2. If therefore we remember, or have a phantasm of any thing that was in the world before the supposed annihilation of the same; and consider, not that the thing was such or such, but only that it had a being without the mind, we have presently a conception of that we call space: an imaginary space indeed, because a mere phantasm, yet that very thing which all men call so. For no man calls it space for being already filled, but because it may be filled; nor does any man think bodies carry their places away with them, but that the same space contains sometimes one, sometimes another body; which could not be if space should always accompany the body which is once in it.
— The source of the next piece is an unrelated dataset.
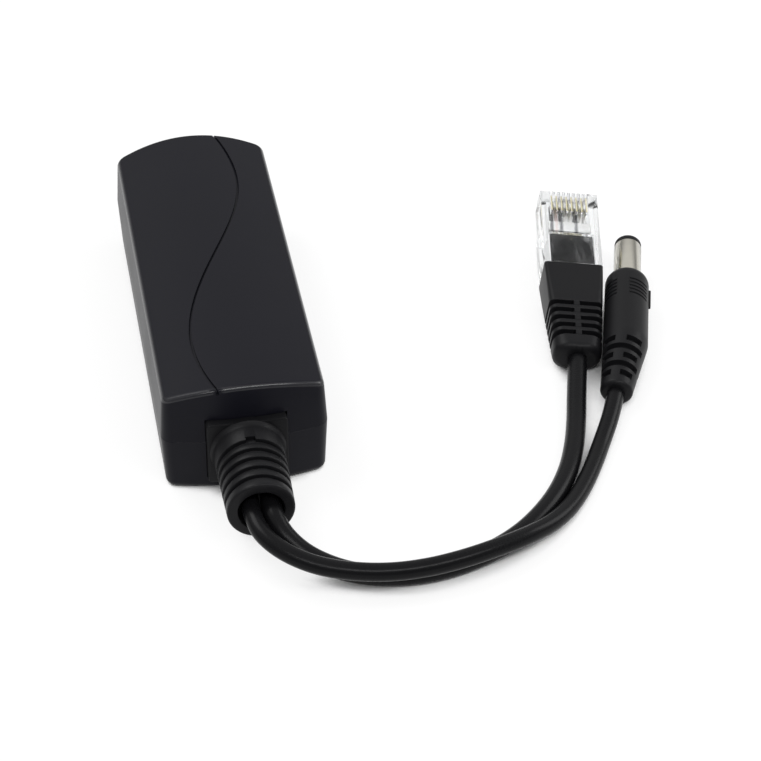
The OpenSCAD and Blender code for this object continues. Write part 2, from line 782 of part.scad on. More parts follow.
// Wires inside the housing, from the back of the strain relief down into the board
module inner_wire(x0, x1, d) {
    drop = relief_z - board_top;
    route = [
        [x0, flange_back, relief_z],
        [x0 + 0.1 * (x1 - x0), flange_back + 0.8, relief_z - 0.1],
        [x0 + 0.6 * (x1 - x0), wire_y - 0.9, relief_z - 0.25 * drop],
        [x1, wire_y - 0.1, relief_z - 0.55 * drop],
        [x1, wire_y, board_top],
        [x1, wire_y, board_z - 0.5]
    ];
    cord(route, d, [0, 1, 0], [0, 0, -1], [1, 0, 0]);
}

module data_wires() {
    color([0.8, 0.5, 0.2]) for (i = [0:7])
        inner_wire(data_wire_x[i] * 0.76 - 0.4, data_wire_x[i], 0.8);
}

module power_wires() {
    color([0.6, 0.1, 0.1]) for (x = power_wire_x) inner_wire(x * 0.7, x, 0.9);
}

// Network plug. In its own frame +Y is the nose, +Z is the side with the contacts.
plug_top = plug_h / 2;
slot_len = 6;
slot_deep = 3.2;
blade_t = 0.35;
tongue_w = 8.8;
tongue_low = -2.7;
tongue_high = 6;
tongue_len = 8.8;
wire_d = 0.95;
wire_z = 0.3;
channel_w = 8.8;
channel_h = 2.2;

module latch() {
    hinge_y = plug_l - 1.2;
    hinge_z = plug_top - nose_h;
    free_y = 4.5;
    free_z = plug_top - plug_h - latch_drop;
    intersection() {
        rotate([90, 0, 90]) translate([0, 0, -3.1]) linear_extrude(6.2) polygon([
            [hinge_y, hinge_z + 0.4], [hinge_y - 2.4, hinge_z + 0.4], [hinge_y - 3, hinge_z - 1],
            [free_y, free_z + 1], [free_y, free_z], [free_y + 1.5, free_z],
            [hinge_y - 3, hinge_z - 2.1], [hinge_y - 0.6, hinge_z - 1.1]
        ]);
        linear_extrude(40, center = true) polygon([
            [-3.1, plug_l], [-3.1, 12.4], [-1.6, 12.4], [-1.6, 0], [1.6, 0], [1.6, 12.4],
            [3.1, 12.4], [3.1, plug_l]
        ]);
    }
}

module data_plug_body() {
    color(clear_plastic) lay_data_plug() {
        difference() {
            rotate([90, 0, 90]) translate([0, 0, -plug_w / 2]) linear_extrude(plug_w) polygon([
                [0, plug_top - plug_h], [12.5, plug_top - plug_h], [13.6, plug_top - nose_h],
                [plug_l, plug_top - nose_h], [plug_l, plug_top - 0.6], [plug_l - 0.5, plug_top],
                [0, plug_top]
            ]);
            translate([-tongue_w / 2 - fit_gap, -cut, tongue_low - fit_gap])
                cube([tongue_w + 2 * fit_gap, tongue_len + cut + 0.4, tongue_high + 2 * fit_gap]);
            translate([-channel_w / 2, tongue_len - 1, wire_z - channel_h / 2])
                cube([channel_w, plug_l - tongue_len - 1, channel_h]);
            for (i = [0:7])
                translate([contact_x(i) - blade_t / 2 - 0.05, plug_l - slot_len, plug_top - slot_deep])
                    cube([blade_t + 0.1, slot_len + 1, slot_deep + 1]);
        }
        latch();
    }
}

module data_plug_contacts() {
    blade_l = 4.4;
    color(gold) lay_data_plug() for (i = [0:7])
        translate([contact_x(i) - blade_t / 2, plug_l - 1.2 - blade_l, 0])
            rotate([90, 0, 90]) linear_extrude(blade_t) polygon([
                [0, wire_z + wire_d / 2 + 0.05], [blade_l, wire_z + wire_d / 2 + 0.05],
                [blade_l, plug_top - 0.9], [blade_l - 0.4, plug_top - 0.45],
                [0.3, plug_top - 0.45], [0, plug_top - 0.8]
            ]);
}

module data_plug_load_bar() {
    color([0.9, 0.9, 0.88]) lay_data_plug() difference() {
        translate([-channel_w / 2 + 0.1, tongue_len + 2.4, wire_z - channel_h / 2 + 0.05])
            cube([channel_w - 0.2, 2.6, channel_h - 0.1]);
        for (i = [0:7])
            translate([contact_x(i), tongue_len, wire_z]) rotate([-90, 0, 0])
                cylinder(h = 8, d = wire_d + 0.04);
    }
}

module data_plug_wires() {
    color([0.5, 0.35, 0.3]) lay_data_plug() for (i = [0:7])
        translate([contact_x(i), tongue_len, wire_z]) rotate([-90, 0, 0])
            cylinder(h = plug_l - tongue_len - 2.4, d = wire_d);
}

// A slab of the boot's section at a distance back from the plug
module boot_slab(back, w, h, r) {
    translate([0, -back, 0]) rotate([-90, 0, 0]) linear_extrude(0.2) hull()
        for (x = [-1, 1], z = [-1, 1])
            translate([x * (w / 2 - r), z * (h / 2 - r)]) circle(r, $fn = 32);
}

module boot_form(inset) {
    hull() {
        boot_slab(0.2, boot_w - 2 * inset, boot_h - 2 * inset, 0.8);
        boot_slab(boot_l - 1.4, boot_w2 - 2 * inset, boot_h2 - 2 * inset, boot_h2 / 2 - inset - 0.3);
        boot_slab(boot_l, boot_w2 - 2 - 2 * inset, boot_h2 - 2 - 2 * inset, boot_h2 / 2 - 1.3 - inset);
    }
}

module data_plug_boot() {
    first = 10.7;
    color(black_rubber) lay_data_plug() {
        difference() {
            boot_form(0);
            for (i = [0:slot_count - 1]) difference() {
                translate([-boot_w, -first - i * slot_pitch - slot_w, -boot_h])
                    cube([2 * boot_w, slot_w, 2 * boot_h]);
                core_w = boot_w - (boot_w - boot_w2) * (first + i * slot_pitch) / boot_l - 2 * slot_d;
                core_h = boot_h - (boot_h - boot_h2) * (first + i * slot_pitch) / boot_l - 2 * slot_d;
                cube([core_w, 4 * boot_l, core_h], center = true);
                cube([spine_w, 4 * boot_l, 2 * boot_h], center = true);
            }
        }
        translate([-tongue_w / 2, -1, tongue_low]) cube([tongue_w, tongue_len + 1, tongue_high]);
    }
}

// Power plug. Its own axis is Z, with the barrel on the +Z side of the handle's front face.
seat_l = 3;
insulator_d = barrel_d - 2 * barrel_wall - 0.1;
contact_d = pin_bore + 0.9;
rim_l = 1.1;

module power_plug_handle() {
    r = handle_d / 2;
    nose = 3.2;
    face_r = barrel_d / 2 + 0.2;
    steps = 6;
    lug = [0.8, 0.9, 5];
    color(black_rubber) {
        lay_power_plug() rotate([-90, 0, 0]) difference() {
            union() {
                rotate_extrude($fn = 64) polygon(concat(
                    [[0, 0], [face_r, 0]],
                    [
                        for (i = [1:steps])
                            [face_r + (r - face_r) * sin(90 * i / steps), -nose * i / steps]
                    ],
                    [[r, -handle_l], [0, -handle_l]]
                ));
                translate([r - 0.4, -lug.y / 2, -nose - lug.z - 0.1]) cube(lug);
            }
            translate([0, 0, -seat_l]) cylinder(h = seat_l + 1, d = barrel_d + 0.04);
            for (i = [0:4], side = [0, 90, 180, 270]) rotate([0, 0, side + 4.5])
                rotate_extrude(angle = 56) translate([r - 0.25, -nose - 1.6 - i * 1.05])
                    square([1, 0.45]);
        }
        lay_power_tail() rotate([-90, 0, 0]) tail();
    }
}

// The tapered tail: a cone whose rows of slots leave a spine now at the top and bottom, now at
// the sides, and an end collar. The spines lean a little to the left, as the grip ribs do.
tail_turn = -101;

module tail_slot(from, to, r, z) {
    rotate([0, 0, tail_turn + from]) rotate_extrude(angle = to - from)
        translate([r - 1.1, z]) square([3, 1.3]);
}

module tail() {
    r1 = handle_d / 2 - 0.05;
    r2 = tail_d / 2;
    collar = 1.3;
    round = 0.9;
    pitch = (tail_l - collar - 1.4) / tail_rows;
    difference() {
        rotate_extrude($fn = 64) polygon([
            [0, 1], [r1, 1], [r1, 0], [r2, -tail_l + collar], [r2, -tail_l + round],
            [r2 - 0.3 * round, -tail_l + 0.4 * round], [r2 - round, -tail_l], [0, -tail_l]
        ]);
        for (i = [0:tail_rows - 1]) {
            r = r1 + (r2 - r1) * (1.5 + i * pitch) / (tail_l - collar);
            z = -2.8 - i * pitch;
            if (i % 2 == 0) for (a = [15, 118, 195, 298]) tail_slot(a, a + 47, r, z);
            else for (a = [-75, 105]) tail_slot(a, a + 150, r, z);
        }
    }
}

module power_plug_barrel() {
    color(nickel) lay_power_plug() rotate([-90, 0, 0]) difference() {
        translate([0, 0, -seat_l]) cylinder(h = seat_l + barrel_l - rim_l, d = barrel_d);
        translate([0, 0, -seat_l - 1]) cylinder(h = seat_l + barrel_l + 2, d = barrel_d - 2 * barrel_wall);
    }
}

module power_plug_insulator() {
    color(chip_black) lay_power_plug() rotate([-90, 0, 0]) difference() {
        union() {
            translate([0, 0, -seat_l]) cylinder(h = seat_l + barrel_l - rim_l, d = insulator_d);
            translate([0, 0, barrel_l - rim_l]) cylinder(h = rim_l - 0.4, d = barrel_d - 0.3);
            translate([0, 0, barrel_l - 0.4]) cylinder(h = 0.4, d1 = barrel_d - 0.3, d2 = barrel_d - 1);
        }
        translate([0, 0, -seat_l - 1]) cylinder(h = seat_l + barrel_l + 2, d = contact_d + 0.04);
    }
}

module power_plug_contact() {
    color(gold) lay_power_plug() rotate([-90, 0, 0]) difference() {
        translate([0, 0, -seat_l]) cylinder(h = seat_l + barrel_l - 0.6, d = contact_d);
        translate([0, 0, barrel_l - 0.6 - pin_depth]) cylinder(h = pin_depth + 1, d = pin_bore);
    }
}

bottom_shell();
top_shell();
strain_relief();
circuit_board();
jack_housing();
jack_insert();
jack_contacts();
lan_magnetics();
transformer_core();
transformer_bobbin();
transformer_winding();
input_capacitor();
output_capacitor();
bridge_rectifiers();
output_inductor();
inductor_winding();
controller_chip();
switch_transistor();
output_diode();
optocoupler();
chip_resistors();
data_wires();
power_wires();
data_cable();
power_cable();
data_plug_body();
data_plug_contacts();
data_plug_load_bar();
data_plug_wires();
data_plug_boot();
power_plug_handle();
power_plug_barrel();
power_plug_insulator();
power_plug_contact();
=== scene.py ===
"""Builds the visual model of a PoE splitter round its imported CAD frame."""

import math

import bmesh
import bpy
from bpy.props import FloatProperty, FloatVectorProperty, IntProperty, PointerProperty
from mathutils import Matrix, Vector


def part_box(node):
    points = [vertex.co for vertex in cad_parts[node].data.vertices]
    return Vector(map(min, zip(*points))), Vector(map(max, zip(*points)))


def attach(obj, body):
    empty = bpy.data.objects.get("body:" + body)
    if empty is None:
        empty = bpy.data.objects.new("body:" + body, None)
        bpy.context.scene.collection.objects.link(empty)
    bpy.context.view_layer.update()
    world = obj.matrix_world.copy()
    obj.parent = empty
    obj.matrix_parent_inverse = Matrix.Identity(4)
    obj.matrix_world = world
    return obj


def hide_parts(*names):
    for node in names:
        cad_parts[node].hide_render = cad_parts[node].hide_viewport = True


bl_info = {
    "name": "PoE Splitter",
    "version": (1, 0, 0),
    "blender": (4, 5, 0),
    "location": "View3D > Sidebar > Splitter",
    "description": "Dresses the CAD frame of a PoE splitter with detailed pieces and materials",
    "category": "Object",
}

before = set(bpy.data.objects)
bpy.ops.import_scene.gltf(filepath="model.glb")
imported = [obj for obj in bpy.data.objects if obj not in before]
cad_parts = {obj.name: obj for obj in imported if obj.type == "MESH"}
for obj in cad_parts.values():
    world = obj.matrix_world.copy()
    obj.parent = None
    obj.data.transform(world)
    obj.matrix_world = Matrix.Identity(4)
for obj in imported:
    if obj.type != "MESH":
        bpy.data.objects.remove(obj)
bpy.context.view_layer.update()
MM = 0.001

# Where the two plugs lie, as in the CAD source. Points are in millimetres, angles in degrees.
NETWORK_PLUG_PLACE, NETWORK_PLUG_TURNS = (71.7, 2.2, 6.8), (10.0, 7.5, 6.2)
POWER_PLUG_PLACE, POWER_PLUG_TURNS = (82.9, 0.4, 5.9), (15.0, 3.5, 0.0)
TAIL_YAW, TAIL_PITCH = 21.5, 5.0

# Routes of the leads, in millimetres, from the hollow of the strain relief to the plugs.
DATA_ROUTE = [
    (2.0, -61.0, 9.1), (3.4, -64.7, 7.1), (6.8, -67.8, 4.6), (11.8, -70.3, 2.7), (17.4, -72.4, 2.0),
    (23.3, -73.5, 1.9), (29.3, -73.4, 1.9), (35.3, -72.0, 1.9), (41.2, -69.5, 1.9), (46.6, -66.0, 1.9),
    (51.4, -61.5, 1.9), (55.6, -56.2, 1.9), (59.0, -50.2, 1.9), (61.6, -43.7, 1.9), (63.6, -37.1, 2.0),
    (65.2, -30.7, 2.5), (66.7, -24.7, 3.2),
]
POWER_ROUTE = [
    (-1.7, -61.1, 9.6), (-0.6, -65.8, 8.8), (2.6, -69.7, 7.6), (7.6, -72.8, 6.4), (13.8, -74.9, 5.7),
    (20.5, -75.9, 5.3), (27.2, -75.8, 5.2), (33.8, -74.6, 5.1), (40.2, -72.6, 4.9), (46.4, -69.8, 4.3),
    (51.9, -66.0, 3.2), (56.4, -61.4, 2.3), (60.2, -56.0, 1.8), (63.6, -50.2, 1.7), (66.8, -44.0, 1.8),
    (70.0, -37.8, 2.6),
]


def length(name, default, description):
    """A size property in metres, given in millimetres."""
    return FloatProperty(
        name=name, description=description, default=default * MM, unit="LENGTH", precision=5, min=0.0
    )


def colour(name, default, description):
    """A colour property."""
    return FloatVectorProperty(
        name=name, description=description, default=default, subtype="COLOR", size=3, min=0.0, max=1.0
    )


class HousingSettings(bpy.types.PropertyGroup):
    """Sizes and colour of the two part housing."""

    width: length("Width", 31.0, "Width across the seam")
    side_length: length("Side length", 81.0, "Length of the straight sides with their corners")
    end_bulge: length("End bulge", 2.3, "How far each end bows out")
    edge_height: length("Edge height", 20.5, "Height of the long top edges")
    crown_height: length("Crown", 3.0, "How far the top rises above its edges")
    seam_height: length("Seam height", 11.5, "Height of the seam")
    draft: length("Draft", 0.5, "How far the walls lean in from the seam")
    corner_radius: length("Corner radius", 2.5, "Radius of the upright corners")
    top_radius: length("Top radius", 0.9, "Radius along the top edges")
    bottom_radius: length("Bottom radius", 1.6, "Radius along the bottom edges")
    wall: length("Wall", 1.8, "Wall thickness")
    seam_chamfer: length("Seam chamfer", 0.05, "Small chamfer on both sides of the seam")
    groove_width: length("Groove width", 0.5, "Width of the S shaped groove")
    groove_depth: length("Groove depth", 0.45, "Depth of the S shaped groove")
    groove_swing: length("Groove swing", 7.8, "How far the groove swings to each side")
    groove_wave: length("Groove wave", 108.0, "Length of one whole wave of the groove")
    colour: colour("Colour", (0.0052, 0.0052, 0.0082), "Colour of the textured plastic")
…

And this is of itself so manifest, that I should not think it needed any explaining at all, but that I find space to be falsely defined by certain philosophers, who infer from thence, one, that the world is infinite (for taking space to be the extension of bodies, and thinking extension may encrease continually, he infers that bodies may be infinitely extended); and, another, from the same definition, concludes rashly, that it is impossible even to God himself to create more worlds than one; for, if another world were to be created, he says, that seeing there is nothing without this world, and therefore (according to his definition) no space, that new world must be placed in nothing; but in nothing nothing can be placed; which he affirms only, without showing any reason for the same; whereas the contrary is the truth: for more cannot be put into a place already filled, so much is empty space fitter than that, which is full, for the receiving of new bodies. Having therefore spoken thus much for these men's sakes, and for theirs that assent to them, I return to my purpose, and define space thus: SPACE is the phantasm of a thing existing without the mind simply; that is to say, that phantasm, in which we consider no other accident, but only that it appears without us.

Time.

3. As a body leaves a phantasm of its magnitude in the mind, so also a moved body leaves a phantasm of its motion, namely, an idea of that body passing out of one space into another by continual succession. And this idea, or phantasm, is that, which (without receding much from the common opinion, or from Aristotle's definition) I call Time. For seeing all men confess a year to be time, and yet do not think a year to be the accident or affection of any body, they must needs confess it to be, not in the things without us, but only in the thought of the mind. So when they speak of the times of their predecessors, they do not think after their predecessors are gone, that their times can be any where else than in the memory of those that remember them. And as for those that say, days, years, and months are the motions of the sun and moon, seeing it is all one to say, motion past and motion destroyed, and that future motion is the same with motion which is not yet begun, they say that, which they do not mean, that there neither is, nor has been, nor shall be any time: for of whatsoever it may be said, it has been or it shall be, of the same also it might have been said heretofore, or may be said hereafter, it is. What then can days, months, and years, be, but the names of such computations made in our mind? Time therefore is a phantasm, but a phantasm of motion, for if we would know by what moments time passes away, we make use of some motion or other, as of the sun, of a clock, of the sand in an hour-glass, or we mark some line upon which we imagine something to be moved, there being no other means by which we can take notice of any time at all. And yet, when I say time is a phantasm of motion, I do not say this is sufficient to define it by; for this word time comprehends the notion of former and latter, or of succession in the motion of a body, in as much as it is first here then there. Wherefore a complete definition of time is such as this, TIME is the phantasm of before and after in motion; which agrees with this definition of Aristotle, time is the number of motion according to former and latter; for that numbering is an act of the mind; and therefore it is all one to say, time is the number of motion according to former and latter; and time is a phantasm of motion numbered. But that other definition, time is the measure of motion, is not so exact, for we measure time by motion and not motion by time.

Part.

4. One space is called part of another space, and one time part of another time, when this contains that and something besides. From whence it may be collected, that nothing can rightly be called a PART, but that which is compared with something that contains it.

Division.

5. And therefore to make parts, or to part or DIVIDE space or time, is nothing else but to consider one and another within the same; so that if any man divide space or time, the diverse conceptions he has are more, by one, than the parts he makes; for his first conception is of that which is to be divided, then of some part of it, and again of some other part of it, and so forwards as long as he goes on in dividing.